===== COLLECTED DATA =====

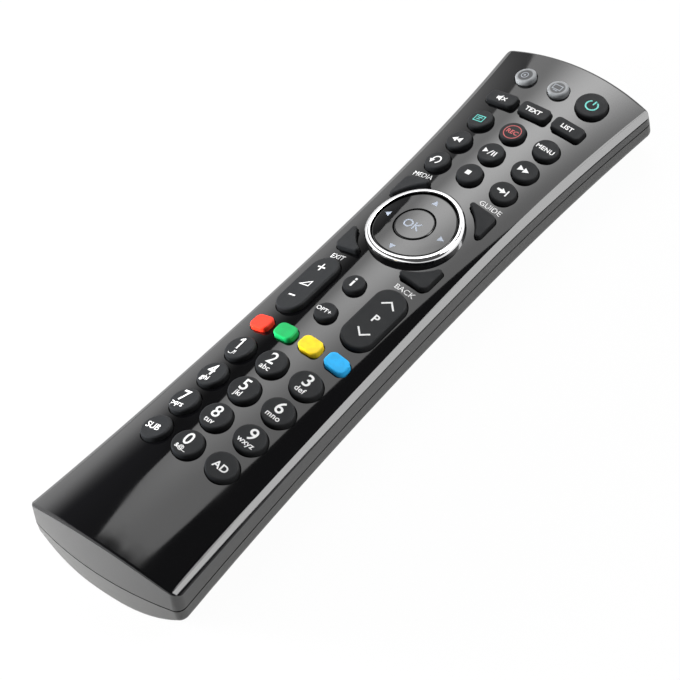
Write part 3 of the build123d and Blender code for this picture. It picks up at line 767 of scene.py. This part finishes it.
def lettering(text, height, weight):
    """Faces of a word in the built-in font, grown all round by a weight, about its own middle."""
    words = bpy.data.curves.new("lettering", "FONT")
    words.body = text
    words.size = (height - 2 * weight) / capital_share
    words.bevel_depth = weight
    words.bevel_resolution = 0
    words.resolution_u = 5
    words.space_character = 1.0 + 2.4 * weight / words.size
    carrier = added("lettering", words)
    graph = bpy.context.evaluated_depsgraph_get()
    mesh = bpy.data.meshes.new_from_object(carrier.evaluated_get(graph))
    places = [vertex.co.copy() for vertex in mesh.vertices]
    faces = [[(places[v].x, places[v].y) for v in face.vertices] for face in mesh.polygons
             if face.normal.z > 0.1]
    bpy.data.objects.remove(carrier)
    bpy.data.curves.remove(words)
    bpy.data.meshes.remove(mesh)
    xs = [place.x for place in places]
    ys = [place.y for place in places]
    middle_x, middle_y = (min(xs) + max(xs)) / 2, (min(ys) + max(ys)) / 2
    return shifted(faces, -middle_x, -middle_y)


def print_on(piece_name, node, faces, look, tone):
    """Lays flat faces, given in millimetres of the part's frame, on a node's upper surface."""
    surface = nodes[node].data
    tree = BVHTree.FromPolygons([vertex.co for vertex in surface.vertices],
                                [polygon.vertices for polygon in surface.polygons])
    made = bmesh.new()
    for face in faces:
        made.faces.new([made.verts.new((point[0] * mm, point[1] * mm, 0.0)) for point in face])
    bmesh.ops.remove_doubles(made, verts=made.verts, dist=weld_distance)
    bmesh.ops.recalc_face_normals(made, faces=made.faces)
    for face in made.faces:
        if face.normal.z < 0:
            face.normal_flip()
    copied = bmesh.ops.extrude_face_region(made, geom=made.faces[:], use_keep_orig=True)["geom"]
    raised = {item for item in copied if isinstance(item, bmesh.types.BMVert)}
    for vertex in made.verts:
        spot, _, _, _ = tree.ray_cast(Vector((vertex.co.x, vertex.co.y, search_height)), Vector((0, 0, -1)))
        if spot is None:
            raise ValueError(f"{piece_name} reaches past {node}")
        vertex.co.z = spot.z + (look.ink if vertex in raised else -look.root)
    bmesh.ops.recalc_face_normals(made, faces=made.faces)
    mesh = bpy.data.meshes.new(piece_name)
    made.to_mesh(mesh)
    made.free()
    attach(added(piece_name, mesh, tone.material), body_of[node])


class REMOTE_OT_legends(bpy.types.Operator):
    """Prints the digits, words and signs on the keys and the top shell"""
    bl_idname = "remote.legends"
    bl_label = "Legends"

    def execute(self, context):
        look = context.scene.remote_legends
        inks = {tone: ink(tone + "_ink", getattr(look, tone))
                for tone in ("white", "teal", "red", "pale", "grey")}
        for node, marks in legends.items():
            middle = middle_of(node)
            groups = {}
            for what, x, y, tone, *size in marks:
                faces = lettering(what, *size) if size else what
                groups.setdefault(tone, []).extend(shifted(faces, middle.x + x, middle.y + y))
            for tone, faces in groups.items():
                print_on("legend_" + node, node, faces, look, inks[tone])
        middle = middle_of("direction_pad")
        for word, x, y in shell_words:
            faces = lettering(word, shell_word_height, shell_word_weight)
            faces = shifted(faces, middle.x + x, middle.y + y)
            print_on("legend_shell_" + word.lower(), "upper_shell", faces, look, inks["white"])
        return {"FINISHED"}


# Inside: board, cells, springs and screws

# The board's contacts, and the foot and the top of the keypad's domes, as radii
contact_radius = 2.2
dome_top, dome_foot = 2.4, 3.4

# A cell's bare cap, where its pale band ends, and its bare rim at the flat end
cap_length, band_end, rim_length = 1.6, 9.0, 0.6

# Steps along one turn of a spring, and sides of its wire
turn_steps, wire_sides = 28, 8


def moulded(name, tone, roughness, grain_width, depth):
    """Plain moulded plastic or resin with a little grain."""
    paint = Paint(name, ior=1.48)
    place = paint.place()
    grain = paint.noise(place, grain_width, 3.0, 0.6)
    return paint.set(
        base_color=paint.blend(grain, darker(tone, 0.8), darker(tone, 1.2)),
        roughness=paint.uneven(grain, roughness - 0.06, roughness + 0.06),
        normal=paint.bump(grain, depth, 0.6))


def laminate(look):
    """Solder mask over copper tracks, with dark carbon contacts where the keys press."""
    paint = Paint("circuit_laminate", ior=1.5)
    place = paint.place()
    tracks = paint.node("TexBrick", {"offset": 0.5, "squash": 1.0}, {
        "Vector": place, "Scale": 0.22, "Mortar Size": 0.035, "Mortar Smooth": 0.0}, "Fac")
    weave = paint.noise(place, 0.4, 2.0)
    copper = paint.blend(0.5, look.board, (0.10, 0.30, 0.08))
    tone = paint.blend(tracks, look.board, copper)
    pads = reduce(add, [reach < contact_radius
                        for reach in paint.around(place, middles("key_rubber", *coloured))])
    fingers = paint.node("TexWave", {"wave_type": "BANDS", "bands_direction": "X"},
                         {"Vector": place, "Scale": 0.55}, "Fac")
    contact = paint.blend(fingers > 0.5, (0.012, 0.012, 0.013), (0.35, 0.25, 0.08))
    return paint.set(
        base_color=paint.blend(pads, tone, contact),
        roughness=paint.uneven(weave, 0.28, 0.4),
        normal=paint.bump(tracks + weave * 0.1, 0.035 * mm, 0.6))


def keypad_sheet():
    """Grey silicone with a raised dome under every key."""
    paint = Paint("keypad_silicone", ior=1.43)
    place = paint.place()
    domes = reduce(add, [paint.ease(reach, dome_top, dome_foot, 1.0, 0.0)
                         for reach in paint.around(place, middles("key_rubber", *coloured, "key_clear"))])
    grain = paint.noise(place, 0.5, 3.0)
    tone = paint.blend(grain, (0.28, 0.29, 0.30), (0.34, 0.35, 0.36))
    return paint.set(
        base_color=paint.blend(domes * 0.5, tone, (0.42, 0.43, 0.44)),
        roughness=paint.uneven(grain, 0.5, 0.62),
        normal=paint.bump(domes + grain * 0.05, 0.3 * mm, 0.7))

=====

> **TASK OBJECTIVE**
Make an exact copy of all the data.

> **EXERCISE OUTPUT**
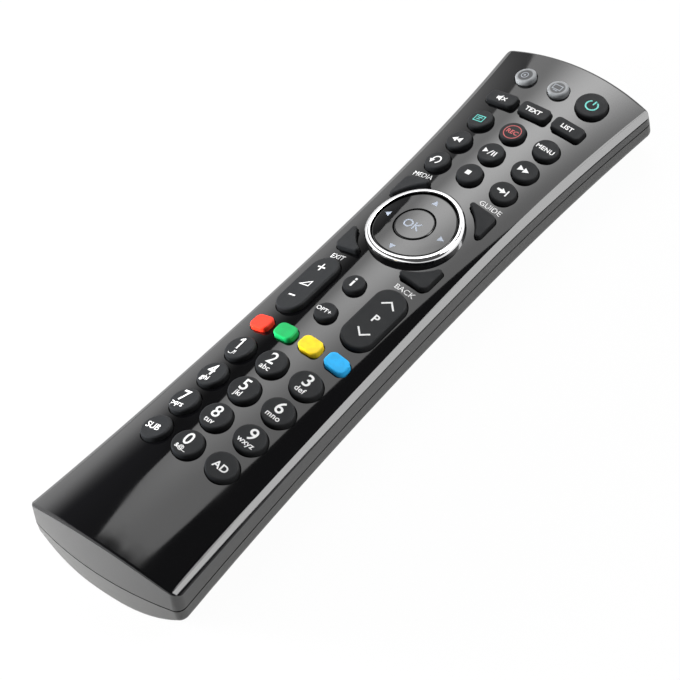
Write part 3 of the build123d and Blender code for this picture. It picks up at line 767 of scene.py. This part finishes it.
def lettering(text, height, weight):
    """Faces of a word in the built-in font, grown all round by a weight, about its own middle."""
    words = bpy.data.curves.new("lettering", "FONT")
    words.body = text
    words.size = (height - 2 * weight) / capital_share
    words.bevel_depth = weight
    words.bevel_resolution = 0
    words.resolution_u = 5
    words.space_character = 1.0 + 2.4 * weight / words.size
    carrier = added("lettering", words)
    graph = bpy.context.evaluated_depsgraph_get()
    mesh = bpy.data.meshes.new_from_object(carrier.evaluated_get(graph))
    places = [vertex.co.copy() for vertex in mesh.vertices]
    faces = [[(places[v].x, places[v].y) for v in face.vertices] for face in mesh.polygons
             if face.normal.z > 0.1]
    bpy.data.objects.remove(carrier)
    bpy.data.curves.remove(words)
    bpy.data.meshes.remove(mesh)
    xs = [place.x for place in places]
    ys = [place.y for place in places]
    middle_x, middle_y = (min(xs) + max(xs)) / 2, (min(ys) + max(ys)) / 2
    return shifted(faces, -middle_x, -middle_y)


def print_on(piece_name, node, faces, look, tone):
    """Lays flat faces, given in millimetres of the part's frame, on a node's upper surface."""
    surface = nodes[node].data
    tree = BVHTree.FromPolygons([vertex.co for vertex in surface.vertices],
                                [polygon.vertices for polygon in surface.polygons])
    made = bmesh.new()
    for face in faces:
        made.faces.new([made.verts.new((point[0] * mm, point[1] * mm, 0.0)) for point in face])
    bmesh.ops.remove_doubles(made, verts=made.verts, dist=weld_distance)
    bmesh.ops.recalc_face_normals(made, faces=made.faces)
    for face in made.faces:
        if face.normal.z < 0:
            face.normal_flip()
    copied = bmesh.ops.extrude_face_region(made, geom=made.faces[:], use_keep_orig=True)["geom"]
    raised = {item for item in copied if isinstance(item, bmesh.types.BMVert)}
    for vertex in made.verts:
        spot, _, _, _ = tree.ray_cast(Vector((vertex.co.x, vertex.co.y, search_height)), Vector((0, 0, -1)))
        if spot is None:
            raise ValueError(f"{piece_name} reaches past {node}")
        vertex.co.z = spot.z + (look.ink if vertex in raised else -look.root)
    bmesh.ops.recalc_face_normals(made, faces=made.faces)
    mesh = bpy.data.meshes.new(piece_name)
    made.to_mesh(mesh)
    made.free()
    attach(added(piece_name, mesh, tone.material), body_of[node])


class REMOTE_OT_legends(bpy.types.Operator):
    """Prints the digits, words and signs on the keys and the top shell"""
    bl_idname = "remote.legends"
    bl_label = "Legends"

    def execute(self, context):
        look = context.scene.remote_legends
        inks = {tone: ink(tone + "_ink", getattr(look, tone))
                for tone in ("white", "teal", "red", "pale", "grey")}
        for node, marks in legends.items():
            middle = middle_of(node)
            groups = {}
            for what, x, y, tone, *size in marks:
                faces = lettering(what, *size) if size else what
                groups.setdefault(tone, []).extend(shifted(faces, middle.x + x, middle.y + y))
            for tone, faces in groups.items():
                print_on("legend_" + node, node, faces, look, inks[tone])
        middle = middle_of("direction_pad")
        for word, x, y in shell_words:
            faces = lettering(word, shell_word_height, shell_word_weight)
            faces = shifted(faces, middle.x + x, middle.y + y)
            print_on("legend_shell_" + word.lower(), "upper_shell", faces, look, inks["white"])
        return {"FINISHED"}


# Inside: board, cells, springs and screws

# The board's contacts, and the foot and the top of the keypad's domes, as radii
contact_radius = 2.2
dome_top, dome_foot = 2.4, 3.4

# A cell's bare cap, where its pale band ends, and its bare rim at the flat end
cap_length, band_end, rim_length = 1.6, 9.0, 0.6

# Steps along one turn of a spring, and sides of its wire
turn_steps, wire_sides = 28, 8


def moulded(name, tone, roughness, grain_width, depth):
    """Plain moulded plastic or resin with a little grain."""
    paint = Paint(name, ior=1.48)
    place = paint.place()
    grain = paint.noise(place, grain_width, 3.0, 0.6)
    return paint.set(
        base_color=paint.blend(grain, darker(tone, 0.8), darker(tone, 1.2)),
        roughness=paint.uneven(grain, roughness - 0.06, roughness + 0.06),
        normal=paint.bump(grain, depth, 0.6))


def laminate(look):
    """Solder mask over copper tracks, with dark carbon contacts where the keys press."""
    paint = Paint("circuit_laminate", ior=1.5)
    place = paint.place()
    tracks = paint.node("TexBrick", {"offset": 0.5, "squash": 1.0}, {
        "Vector": place, "Scale": 0.22, "Mortar Size": 0.035, "Mortar Smooth": 0.0}, "Fac")
    weave = paint.noise(place, 0.4, 2.0)
    copper = paint.blend(0.5, look.board, (0.10, 0.30, 0.08))
    tone = paint.blend(tracks, look.board, copper)
    pads = reduce(add, [reach < contact_radius
                        for reach in paint.around(place, middles("key_rubber", *coloured))])
    fingers = paint.node("TexWave", {"wave_type": "BANDS", "bands_direction": "X"},
                         {"Vector": place, "Scale": 0.55}, "Fac")
    contact = paint.blend(fingers > 0.5, (0.012, 0.012, 0.013), (0.35, 0.25, 0.08))
    return paint.set(
        base_color=paint.blend(pads, tone, contact),
        roughness=paint.uneven(weave, 0.28, 0.4),
        normal=paint.bump(tracks + weave * 0.1, 0.035 * mm, 0.6))


def keypad_sheet():
    """Grey silicone with a raised dome under every key."""
    paint = Paint("keypad_silicone", ior=1.43)
    place = paint.place()
    domes = reduce(add, [paint.ease(reach, dome_top, dome_foot, 1.0, 0.0)
                         for reach in paint.around(place, middles("key_rubber", *coloured, "key_clear"))])
    grain = paint.noise(place, 0.5, 3.0)
    tone = paint.blend(grain, (0.28, 0.29, 0.30), (0.34, 0.35, 0.36))
    return paint.set(
        base_color=paint.blend(domes * 0.5, tone, (0.42, 0.43, 0.44)),
        roughness=paint.uneven(grain, 0.5, 0.62),
        normal=paint.bump(domes + grain * 0.05, 0.3 * mm, 0.7))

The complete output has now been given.